I might consider a pair of Fox gloves. I have bad luck with all sets of Giro gloves. Right now, I have a Handup pair that I bought from Transition Bikes. I love the look and the gloves!


----------



## mtnbkrmike (Mar 26, 2015)

jeremy3220 said:


> Fox DirtPaws are my favorite glove so far. They're tough and have knuckle protection for the surprise tree punches.


Whoops. I was wrong in my post above. The ones I have are Dirt Paws. Not Rangers.


----------



## WHALENARD (Feb 21, 2010)

10 years for a pair of gloves...how often are you riding?

Right now my favorite brand is also Handup. I like minimalist gloves that don't bunch with some terry or sweat absorber on the back thumb area. A single pair of Handup's lasted me damn near an entire season which is a first.


----------



## jcd46 (Jul 25, 2012)

WHALENARD said:


> 10 years for a pair of gloves...how often are you riding?


Lol thought the same thing!

I'm a glove whore because they get nasty quickly. Troy Lee is my go to right now. Cheap and do the job. For short finger I use some kind of Giro gloves.


----------



## natas1321 (Nov 4, 2017)

I've been using some Thor mx gloves and have been able to get more than seven months on the current pair riding six days a week and bought another pair for back up. 

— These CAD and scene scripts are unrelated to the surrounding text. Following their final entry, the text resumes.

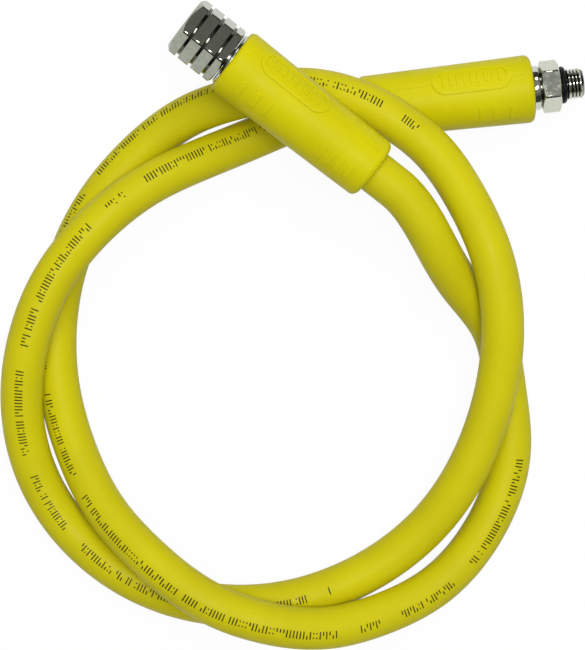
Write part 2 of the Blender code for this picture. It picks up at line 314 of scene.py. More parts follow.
def hexBar(name, acrossFlats, bottom, top, turn, rounding):
    # A bar of six flats about the Z axis. With no turn, its corners are at 0, 60, 120 degrees.
    bpy.ops.object.select_all(action="DESELECT")
    bpy.ops.mesh.primitive_cylinder_add(
        vertices=6,
        radius=acrossFlats * mm / 2 / math.cos(math.pi / 6),
        depth=(top - bottom) * mm,
        location=(0, 0, (top + bottom) * mm / 2),
        rotation=(0, 0, math.radians(turn + 30)),
    )
    bar = bpy.context.object
    bar.name = name
    bpy.ops.object.transform_apply(location=True, rotation=True, scale=True)
    edge = bar.modifiers.new("rounding", "BEVEL")
    edge.width = rounding * mm
    edge.segments = 3
    edge.limit_method = "ANGLE"
    bpy.ops.object.modifier_apply(modifier=edge.name)
    return bar


def combine(piece, tool, operation):
    selectOnly(piece)
    cut = piece.modifiers.new("cut", "BOOLEAN")
    cut.operation = operation
    cut.solver = "EXACT"
    cut.object = tool
    bpy.ops.object.modifier_apply(modifier=cut.name)
    bpy.data.objects.remove(tool, do_unlink=True)


def softenEdges(piece, width):
    selectOnly(piece)
    edge = piece.modifiers.new("edges", "BEVEL")
    edge.width = width * mm
    edge.segments = 2
    edge.limit_method = "ANGLE"
    edge.angle_limit = math.radians(30)
    bpy.ops.object.modifier_apply(modifier=edge.name)


def smoothMetal(piece, turn):
    # The flats of the hexagon are shaded flat, so that their rounded edges don't bend them.
    selectOnly(piece)
    bpy.ops.object.shade_smooth_by_angle(angle=math.radians(35))
    for face in piece.data.polygons:
        side = math.degrees(math.atan2(face.normal.y, face.normal.x)) - turn
        if abs(face.normal.z) < 0.01 and abs(side % 60 - 30) < 0.6:
            face.use_smooth = False


def markPaintedShade(piece, paintedShadeAt):
    # How much painted shade each face gets, from 0 to 1: the metal is darkened in grooves, thread
    # roots and other hollows to stand in for the shade there.
    layer = piece.data.attributes.new(name="paintedShade", type="FLOAT", domain="FACE")
    for face, spot in zip(piece.data.polygons, layer.data):
        x, y, z = face.center / mm
        spot.value = paintedShadeAt(math.hypot(x, y), z)


def cutThread(piece, pitch, depth, start, end, startRadius, runOut=0.7, outside=True):
    # Moves the corners between two heights in a helix, with a flat root and a flat crest. The
    # thread fades out at both ends.
    for corner in piece.data.vertices:
        x, y, z = corner.co / mm
        radius = math.hypot(x, y)
        if not start <= z <= end or abs(radius - startRadius) > 0.3:
            continue
        phase = (z / pitch - math.atan2(y, x) / math.tau) % 1.0
        groove = max(0.0, min(1.0, (0.5 - abs(phase - 0.5)) * 2.6 - 0.3))
        fade = min(1.0, (z - start) / runOut, (end - z) / runOut)
        move = depth * groove * max(0.0, fade)
        scale = (radius - move) / radius if outside else (radius + move) / radius
        corner.co.x *= scale
        corner.co.y *= scale


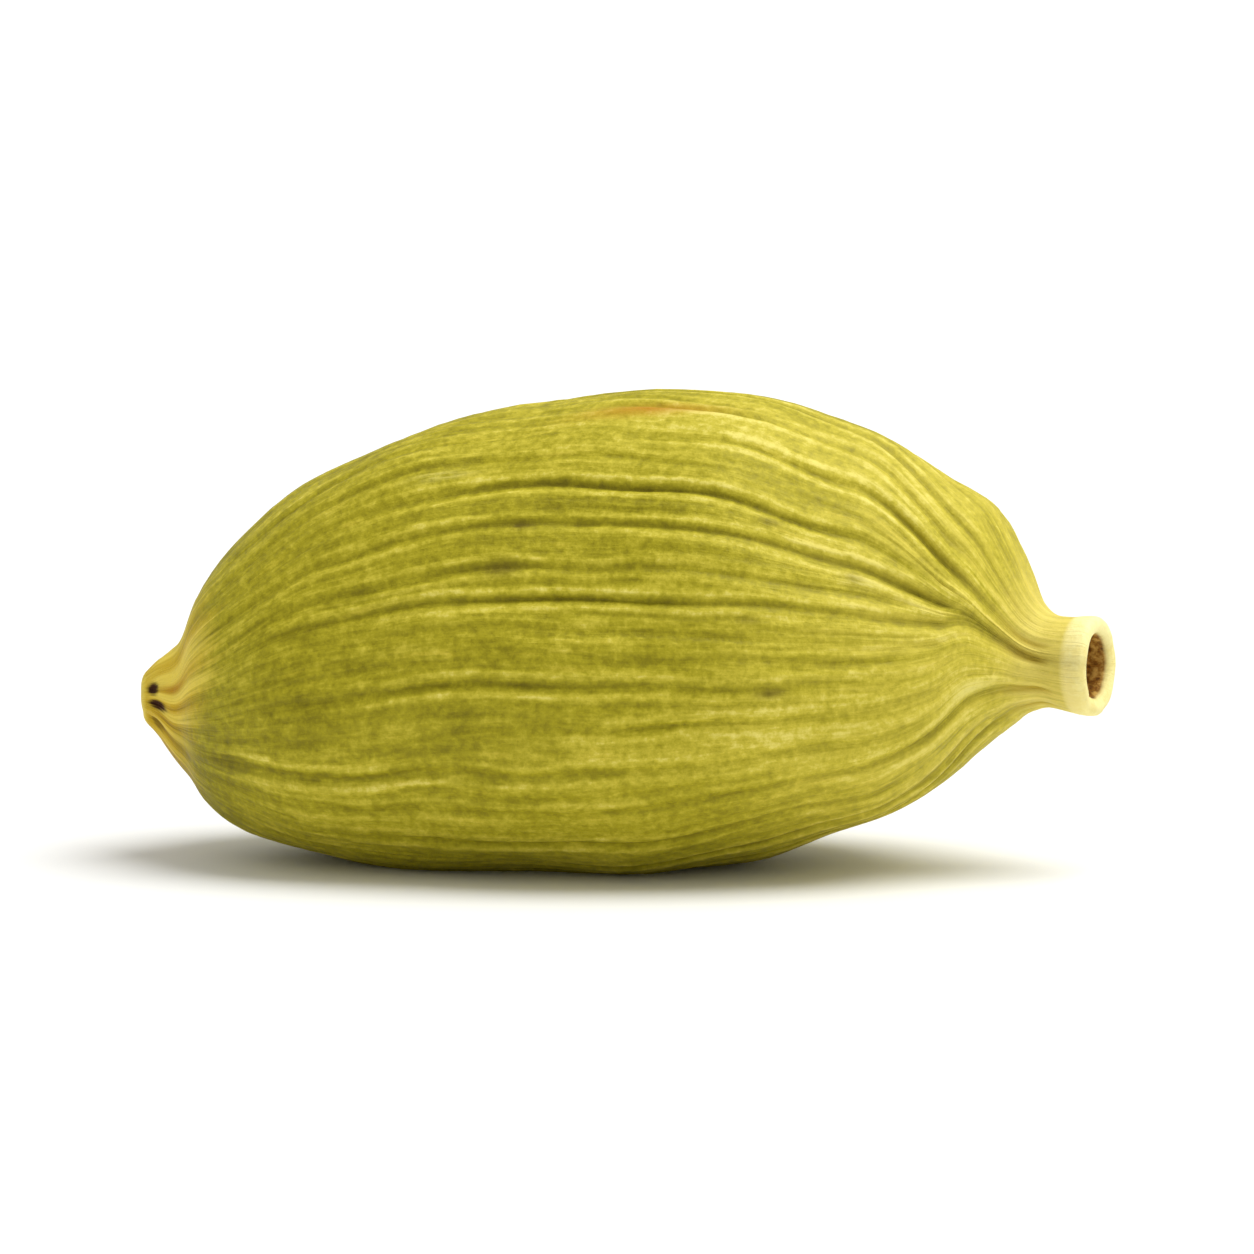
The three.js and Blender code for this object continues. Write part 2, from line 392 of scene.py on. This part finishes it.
def make_furrows():
    """Angle, depth, deepest stretch and phase of each furrow, in order round the pod."""
    last, first = SEEN_FURROWS[-1][0], SEEN_FURROWS[0][0]
    gap = (first + TURN - last) / (HIDDEN_FURROWS + 1)
    rows = list(SEEN_FURROWS)
    for n in range(HIDDEN_FURROWS):
        angle = last + gap * (n + 1 + HIDDEN_JITTER * (spread(n) - 0.5))
        start = LENGTH * mix(*HIDDEN_STARTS, spread(2 * n + 3))
        rows.append((angle, mix(*HIDDEN_DEPTH, spread(n + 7)), start, start + LENGTH * HIDDEN_STRETCH))
    return [(*row, TURN * spread(3 * n + 1)) for n, row in enumerate(rows)]


def furrow_angle(angle, phase, x):
    """Where a furrow runs at each distance from the tip."""
    sway = SWAY * np.sin(np.radians(phase + TURN * SWAY_WAVES * x / LENGTH))
    wobble = WOBBLE * np.sin(np.radians(3 * phase + TURN * WOBBLE_WAVES * x / LENGTH))
    slides = 0
    for most, middle, narrowness, reach in SLIDES:
        share = (0.5 + 0.5 * math.cos(math.radians(angle - middle))) ** narrowness
        slides = slides + most * share * rise(x, reach)
    return angle + sway + wobble + slides


def around(difference):
    """A difference of two angles, from -180 to 180."""
    return (difference + TURN / 2) % TURN - TURN / 2


def outline_rings():
    """Distance from the tip and radius of each ring, and where the hollow's rings start."""
    parts = []
    for (x, radius), (next_x, next_radius) in zip(OUTLINE, OUTLINE[1:]):
        fine = next_x <= FINE_TIP or x >= FINE_COLLAR
        step = END_STEP if fine else BODY_STEP
        parts.append(max(2, round(math.hypot(next_x - x, next_radius - radius) / step)))
    rings = curve_through(OUTLINE, parts)[1:-1]
    return rings[:, 0], rings[:, 1], sum(parts[:HOLLOW_STARTS]) - 1


def patch(angle, x, mark):
    """How much of a mark shows at each point: 1 in its middle, fading to 0."""
    middle, place, half_angle, half_length = mark[:4]
    across = around(angle - middle) / half_angle
    along = (x - place) / half_length
    return np.exp(-(across**2) - along**2)


def skin_net(furrows):
    """Distance from the tip, radius, angle and straight angle of each point, and the rings in the hollow."""
    x, radius, hollow_row = outline_rings()
    inside = (np.arange(len(x)) >= hollow_row)[:, None]
    x, radius = x[:, None], radius[:, None]

    # The columns keep their place between two furrows all along the pod
    steps = np.arange(COLUMNS) / COLUMNS
    shares = steps - CROWDING * np.sin(2 * math.pi * steps)
    angles, straight = [], []
    for n, (angle, *_, phase) in enumerate(furrows):
        next_angle, *_, next_phase = furrows[(n + 1) % len(furrows)]
        lap = TURN if n + 1 == len(furrows) else 0
        start = furrow_angle(angle, phase, x)
        end = furrow_angle(next_angle, next_phase, x) + lap
        angles.append(mix(start, end, shares))
        straight.append(mix(angle, next_angle + lap, shares))
    angle = np.hstack(angles)
    straight = np.broadcast_to(np.hstack(straight), angle.shape)
    x = np.broadcast_to(x, angle.shape)
    radius = np.broadcast_to(radius, angle.shape)
    return x, radius, angle, straight, inside


def section(angle, x, body):
    """How far the cross-section stands out from its ring, as a share of the ring's radius."""
    share = CORNER_SHARE * np.cos(np.radians(3 * (angle - TOP_CORNER)))
    for waves, along, phase, height in SWELLS:
        share = share + height * np.sin(waves * np.radians(angle) + along * x + phase)
    share = share * body
    share += CRACK_SHARE * fade(x, CRACKS_FADE) * np.cos(CRACKS * np.radians(angle))
    share += OVAL_SHARE * rise(x, OVAL_GROWS) * np.cos(2 * np.radians(angle) + OVAL_PHASE)
    return share


def furrow_relief(angle, x, radius, furrows):
    """The furrows' depth at each point, and how far it is in a sharp bottom and on a rim."""
    wider = np.clip((BODY_RADIUS / radius) ** WIDENS, 1, WIDEST)
    shoulder = rise(x, SHOULDER)
    depth = np.zeros_like(angle)
    sharp = np.zeros_like(angle)
    rims = np.zeros_like(angle)
    for start, height, deep_from, deep_to, phase in furrows:
        away = around(angle - furrow_angle(start, phase, x))
        wave = np.sin(np.radians(2 * phase + TURN * UNEVEN_WAVES * x / LENGTH))
        deep = rise(x, (deep_from - FAINT_AFTER, deep_from)) * fade(x, (deep_to, deep_to + FAINT_AFTER))
        height = height * (1 - UNEVEN + UNEVEN * wave) * mix(mix(FAINT, FAINTER, shoulder), 1, deep)
        height = height * (1 + SHOULDER_GAIN * deep * shoulder)
        bottom = np.exp(-((away / (SHARP_WIDTH * wider)) ** 2))
        valley = np.exp(-((away / (VALLEY_WIDTH * wider)) ** 2))
        rim = np.exp(-(((np.abs(away) / wider - RIM_AWAY) / RIM_WIDTH) ** 2))
        depth += height * (SHARP_SHARE * bottom + VALLEY_SHARE * valley - RIM_SHARE * rim)
        sharp = np.maximum(sharp, bottom * height)
        rims = np.maximum(rims, rim * height)
    return depth, sharp, rims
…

Sent from my HTC One M9 using Tapatalk


----------



## phalkon30 (Jan 17, 2009)

WHALENARD said:


> 10 years for a pair of gloves...how often are you riding?
> 
> Right now my favorite brand is also Handup. I like minimalist gloves that don't bunch with some terry or sweat absorber on the back thumb area. A single pair of Handup's lasted me damn near an entire season which is a first.

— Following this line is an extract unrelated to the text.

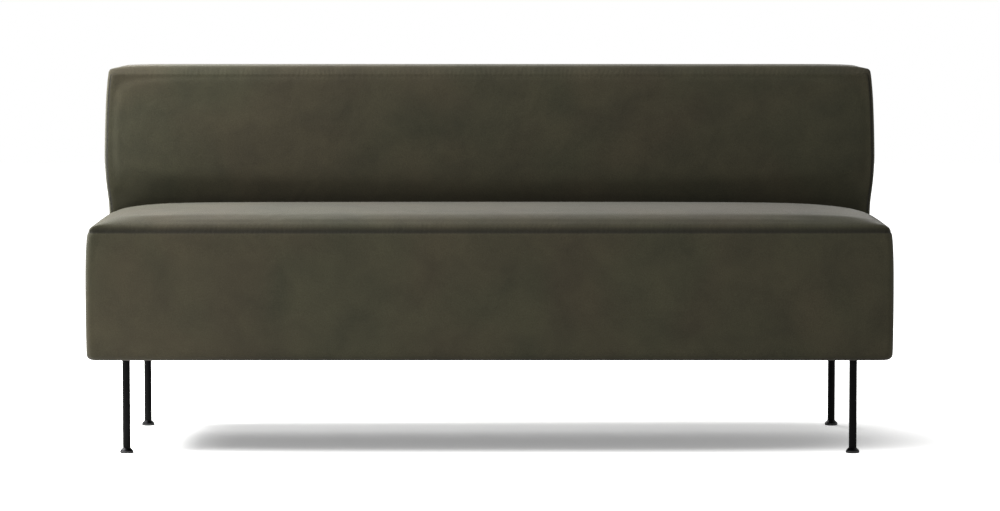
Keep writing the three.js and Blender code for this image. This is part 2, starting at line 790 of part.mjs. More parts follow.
// A levelling foot: a threaded screw with a cone that is turned by hand, on a pad that stays put
// on the floor.
function buildFoot({ place, x, y }) {
  const foot = new THREE.Group();
  foot.position.set(x, y, 0);
  const threadTopZ = hubTopZ + footThreadLength;
  const screw = turned(
    [
      [0, hubBottomZ - pinLength],
      [pinRadius, hubBottomZ - pinLength],
      [pinRadius, hubBottomZ],
      [hubRadius, hubBottomZ],
      [hubRadius, hubBottomZ + hubRimHeight],
      [legRadius, hubTopZ],
      [footThreadRadius, hubTopZ],
      [footThreadRadius, threadTopZ - footThreadChamfer],
      [footThreadRadius - footThreadChamfer, threadTopZ],
      [0, threadTopZ],
    ],
    0,
    0,
    roundSides,
  );
  add(`foot_screw_${place}`, screw, materials.blackSteel, foot);

  const socketRadius = pinRadius + fit;
  const socketZ = hubBottomZ - pinLength - fit;
  const pad = turned(
    [
      [0, 0],
      [padRadius - padToeRound, 0],
      [padRadius, padToeRound],
      [padRadius, padThickness - padTopRound],
      [padRadius - padTopRound, padThickness],
      [socketRadius, padThickness],
      [socketRadius, socketZ],
      [0, socketZ],
    ],
    0,
    0,
    roundSides,
  );
  add(`foot_pad_${place}`, pad, materials.nylon, foot);
  sofa.add(foot);
}

buildSeatFrame();
buildWebbing();
buildSeatFilling();
buildSeatCover();
buildUndersideCloth();
buildBackFrame();
buildBackUpholstery();
buildCoachScrews();
corners.forEach(buildLeg);
corners.forEach(buildFoot);

export default sofa;
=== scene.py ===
# %% [markdown]
# # Dressing a dining sofa
# The solid model already holds every rail, screw, web and block of foam of this sofa in its place.
# This lesson gives it the looks: the two velvet covers, the cloth below, the painted legs with
# their levelling feet, and a studio to see them in. Blender reads the solids as a fixed frame, in
# metres, so a new piece goes where the solid one is, with no fitting.

import bmesh
import bpy
import numpy as np
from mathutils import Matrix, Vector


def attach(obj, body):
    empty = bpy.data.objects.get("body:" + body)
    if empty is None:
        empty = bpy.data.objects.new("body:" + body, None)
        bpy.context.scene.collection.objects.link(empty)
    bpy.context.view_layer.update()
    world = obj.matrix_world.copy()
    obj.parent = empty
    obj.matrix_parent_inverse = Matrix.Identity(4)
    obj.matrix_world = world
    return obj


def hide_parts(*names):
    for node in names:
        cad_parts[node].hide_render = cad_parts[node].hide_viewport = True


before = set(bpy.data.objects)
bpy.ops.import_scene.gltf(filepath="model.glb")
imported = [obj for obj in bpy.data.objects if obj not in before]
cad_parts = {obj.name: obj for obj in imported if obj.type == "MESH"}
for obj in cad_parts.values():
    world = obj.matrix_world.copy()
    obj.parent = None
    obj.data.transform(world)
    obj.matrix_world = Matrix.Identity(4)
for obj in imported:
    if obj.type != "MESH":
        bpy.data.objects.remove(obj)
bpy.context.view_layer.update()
scene = bpy.context.scene

# %% [markdown]
# ## The camera
# The photograph was taken with a long lens from almost eight metres, a little above the seat and
# looking slightly down. The place comes from the feet, whose front and rear pairs stand at known
# places on the floor: their spacing in the picture fixes the distance, and their height the tilt.

# %% Camera
camera = bpy.data.objects.new("camera", bpy.data.cameras.new("camera"))
camera.data.sensor_width = 36
camera.data.lens = 132.38
camera.data.clip_end = 200
camera.location = (0, -7.7839, 0.9655)
camera.rotation_euler = (np.pi / 2 - 0.0737, 0, -0.0028)
scene.collection.objects.link(camera)
scene.camera = camera
scene.view_settings.view_transform = "Standard"
print("camera at", tuple(camera.location), "with a", camera.data.lens, "mm lens")

# %% [markdown]
# ## Colours and nodes
# Colours are picked on a screen as hex values, in which equal steps look equal. The renderer adds
# light, so it needs linear values, and one function turns the first into the second. Each of the
# others adds one kind of shader node and links it, so that a finish below reads as a list.


# %% Helpers for colours and nodes
def linear(hex_colour):
    """An sRGB hex colour as linear red, green, blue and alpha.

    Below 0.04045 a channel is divided by 12.92, and above it (c + 0.055) / 1.055 is raised to 2.4.
    """
    channels = np.array([int(hex_colour[i : i + 2], 16) for i in (1, 3, 5)]) / 255
    low, high = channels / 12.92, ((channels + 0.055) / 1.055) ** 2.4
    return (*np.where(channels <= 0.04045, low, high).tolist(), 1.0)


def put(tree, kind, inputs=None, **settings):
    """Add a shader node of a kind, set its properties, and give each input a value or a link."""
    made = tree.nodes.new("ShaderNode" + kind)
    for name, value in settings.items():
        setattr(made, name, value)
    for name, value in (inputs or {}).items():
        if isinstance(value, bpy.types.NodeSocket):
            tree.links.new(value, made.inputs[name])
        else:
            made.inputs[name].default_value = value
    return made


def compute(tree, operation, *values, clamp=False):
    """The result of a math node on numbers or sockets."""
    made = put(tree, "Math", dict(enumerate(values)), operation=operation, use_clamp=clamp)
    return made.outputs[0]


def rescale(tree, value, source, target, curve="LINEAR"):
    """A value carried from one span to another, straight or along a smooth curve."""
    spans = {"From Min": source[0], "From Max": source[1], "To Min": target[0], "To Max": target[1]}
    made = put(tree, "MapRange", {"Value": value, **spans}, interpolation_type=curve)
    return made.outputs["Result"]


def object_place(tree):
    """The place on an object, in metres from its origin."""
    return put(tree, "TexCoord").outputs["Object"]


def noise(tree, place, scale, detail, roughness=0.5, distortion=0.0):
    """A soft noise from 0 to 1 at a place, with about as many waves to a metre as the scale."""
    inputs = {"Vector": place, "Scale": scale, "Detail": detail, "Roughness": roughness}
    return put(tree, "TexNoise", {**inputs, "Distortion": distortion}).outputs["Fac"]


def ramp(tree, value, low, high, start=0.0, end=1.0):
    """One hex colour up to a start, another one from an end, and a blend between them."""
    made = put(tree, "ValToRGB", {"Fac": value})
    for element, position, colour in zip(made.color_ramp.elements, (start, end), (low, high)):
        element.position, element.color = position, linear(colour)
    return made.outputs["Color"]


def blend(tree, share, first, second, way="MIX"):
    """Two colours blended by a share."""
    inputs = {0: share, 6: first, 7: second}
    return put(tree, "Mix", inputs, data_type="RGBA", blend_type=way).outputs[2]


def bump(tree, height, strength, distance, below=None):
    """A normal turned by a height of so many metres, on top of another normal if one is given."""
    inputs = {"Height": height, "Strength": strength, "Distance": distance}
    if below is not None:
        inputs["Normal"] = below
    return put(tree, "Bump", inputs).outputs["Normal"]


def new_material(name):
    """An empty node material, and its node tree."""
    material = bpy.data.materials.new(name)
    material.use_nodes = True
    material.node_tree.nodes.clear()
    return material, material.node_tree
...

I'll find a picture, they're ratty as hell but stayed on my hands. I traveled 90 percent for work for 6 years of that, so only weekend summer riding (Wisconsin). Still, several thousand miles easily?


----------



## Cerberus75 (Oct 20, 2015)

I like handup and 100% I dont like thick padding.


----------



## mtnbkrmike (Mar 26, 2015)

Hmmm...I think I see a pattern here...

Guess I best be picking up some Handup gloves, although it will have to be over the net.

I generally wear an XL although this can vary depending on the brand. Hopefully these fit "normally".

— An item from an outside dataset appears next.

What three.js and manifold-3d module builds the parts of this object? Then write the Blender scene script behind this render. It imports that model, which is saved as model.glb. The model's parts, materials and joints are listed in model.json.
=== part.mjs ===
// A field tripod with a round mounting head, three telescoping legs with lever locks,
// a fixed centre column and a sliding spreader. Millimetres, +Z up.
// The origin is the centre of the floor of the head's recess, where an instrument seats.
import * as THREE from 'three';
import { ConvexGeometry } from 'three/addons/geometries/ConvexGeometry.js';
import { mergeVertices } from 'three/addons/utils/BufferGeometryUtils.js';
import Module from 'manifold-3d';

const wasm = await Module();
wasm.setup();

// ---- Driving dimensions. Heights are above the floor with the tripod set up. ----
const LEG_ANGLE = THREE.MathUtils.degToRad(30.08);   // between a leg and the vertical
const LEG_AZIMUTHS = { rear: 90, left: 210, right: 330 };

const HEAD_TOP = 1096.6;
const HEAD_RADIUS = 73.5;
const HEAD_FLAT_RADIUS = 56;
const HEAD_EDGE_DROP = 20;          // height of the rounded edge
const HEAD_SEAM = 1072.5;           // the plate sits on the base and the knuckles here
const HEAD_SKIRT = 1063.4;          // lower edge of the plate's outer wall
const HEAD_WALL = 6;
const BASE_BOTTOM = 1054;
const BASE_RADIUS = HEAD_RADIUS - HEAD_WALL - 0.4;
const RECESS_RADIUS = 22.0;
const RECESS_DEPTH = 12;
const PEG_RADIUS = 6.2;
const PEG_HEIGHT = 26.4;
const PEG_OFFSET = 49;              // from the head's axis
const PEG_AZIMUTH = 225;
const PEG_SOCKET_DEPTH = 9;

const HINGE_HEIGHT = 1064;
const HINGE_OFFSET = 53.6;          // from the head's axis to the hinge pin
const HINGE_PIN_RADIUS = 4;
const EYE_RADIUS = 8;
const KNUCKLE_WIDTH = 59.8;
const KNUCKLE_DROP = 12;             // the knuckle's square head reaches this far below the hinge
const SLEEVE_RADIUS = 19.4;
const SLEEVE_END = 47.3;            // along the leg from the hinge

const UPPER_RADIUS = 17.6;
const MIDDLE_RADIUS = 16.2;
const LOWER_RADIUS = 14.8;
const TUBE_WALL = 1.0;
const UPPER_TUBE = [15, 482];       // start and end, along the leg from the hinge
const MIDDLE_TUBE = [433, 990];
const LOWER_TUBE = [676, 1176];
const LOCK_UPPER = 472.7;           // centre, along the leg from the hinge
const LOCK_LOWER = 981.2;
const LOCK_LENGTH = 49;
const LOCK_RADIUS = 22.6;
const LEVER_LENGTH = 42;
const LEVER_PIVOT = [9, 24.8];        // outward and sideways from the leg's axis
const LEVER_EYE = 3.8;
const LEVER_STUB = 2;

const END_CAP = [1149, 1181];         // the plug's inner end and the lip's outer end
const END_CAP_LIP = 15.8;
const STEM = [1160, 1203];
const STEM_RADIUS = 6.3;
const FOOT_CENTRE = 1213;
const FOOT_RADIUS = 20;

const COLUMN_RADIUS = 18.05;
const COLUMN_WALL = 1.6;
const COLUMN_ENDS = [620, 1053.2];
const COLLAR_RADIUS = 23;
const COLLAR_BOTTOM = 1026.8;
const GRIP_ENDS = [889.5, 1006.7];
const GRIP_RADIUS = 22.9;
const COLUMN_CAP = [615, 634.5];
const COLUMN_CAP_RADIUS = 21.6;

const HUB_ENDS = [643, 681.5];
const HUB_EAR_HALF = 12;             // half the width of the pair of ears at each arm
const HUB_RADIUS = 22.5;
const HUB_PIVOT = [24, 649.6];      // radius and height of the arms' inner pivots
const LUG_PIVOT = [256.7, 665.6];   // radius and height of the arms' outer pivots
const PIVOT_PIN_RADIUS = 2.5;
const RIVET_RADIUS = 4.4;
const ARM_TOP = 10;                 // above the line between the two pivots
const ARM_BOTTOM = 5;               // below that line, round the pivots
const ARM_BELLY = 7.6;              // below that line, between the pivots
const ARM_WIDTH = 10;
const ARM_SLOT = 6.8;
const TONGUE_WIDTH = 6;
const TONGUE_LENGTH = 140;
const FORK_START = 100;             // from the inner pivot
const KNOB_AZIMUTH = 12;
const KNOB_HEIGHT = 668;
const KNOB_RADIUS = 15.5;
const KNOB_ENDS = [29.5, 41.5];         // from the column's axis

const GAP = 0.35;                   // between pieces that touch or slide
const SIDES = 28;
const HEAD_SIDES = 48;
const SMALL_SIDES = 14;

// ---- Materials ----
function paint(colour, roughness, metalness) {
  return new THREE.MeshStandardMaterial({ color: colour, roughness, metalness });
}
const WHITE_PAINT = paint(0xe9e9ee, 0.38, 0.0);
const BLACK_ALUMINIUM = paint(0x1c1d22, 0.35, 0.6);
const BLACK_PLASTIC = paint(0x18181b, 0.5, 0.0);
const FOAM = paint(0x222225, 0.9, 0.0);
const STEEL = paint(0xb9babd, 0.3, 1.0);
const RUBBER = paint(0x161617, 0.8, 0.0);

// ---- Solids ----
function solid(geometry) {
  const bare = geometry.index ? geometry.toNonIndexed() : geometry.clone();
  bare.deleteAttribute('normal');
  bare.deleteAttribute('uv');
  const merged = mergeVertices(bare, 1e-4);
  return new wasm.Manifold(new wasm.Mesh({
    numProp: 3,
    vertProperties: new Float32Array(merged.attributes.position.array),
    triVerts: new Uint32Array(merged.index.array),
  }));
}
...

EDIT: Holy crap are these inexpensive, although shipping to Canada is going to kill me. And on closer look, the ones that I like (that aren't over the top design-wise), appear to be sold out. Sonofa B. That's depressing AF. Some of those gloves are killer. And apparently, no hope for a re-run of any of those killer designs :madman:

I need a beer...:thumbsup:
*
"WHAT IF A DESIGN I LIKE GOES OUT OF STOCK?*

We do not redo styles. We like to keep things fun and fresh so, much like Air Jordan's, new designs arrive and when they are gone.. they are gone. Very rarely, will we bring back the same version of an old design, but most of the time we just put a new, fun twist on an older design just for the fun of it. Whenever that happens it is hard to tell. Between our intense bike riding and adult beverage slamming schedule, we try to get around to new/different gloves every month or two. If you like a particular glove though, we encourage you to pick it up as soon as you can because you never know how long they'll last..."


----------



## Harold (Dec 23, 2003)

mtnbkrmike said:


> Hmmm...I think I see a pattern here...
> 
> Guess I best be picking up some Handup gloves, although it will have to be over the net.
> 
> ...


Fwiw, I sized down for Handup gloves to get a better fit. On the first pair I bought, I just bought the same size as usual (large), but there was a bit of extra fabric that bunched up occasionally. On subsequent pairs, I have bought mediums, which felt a bit snug at first, but they are supposed to be like that. I spoke to a rep at one point who confirmed it.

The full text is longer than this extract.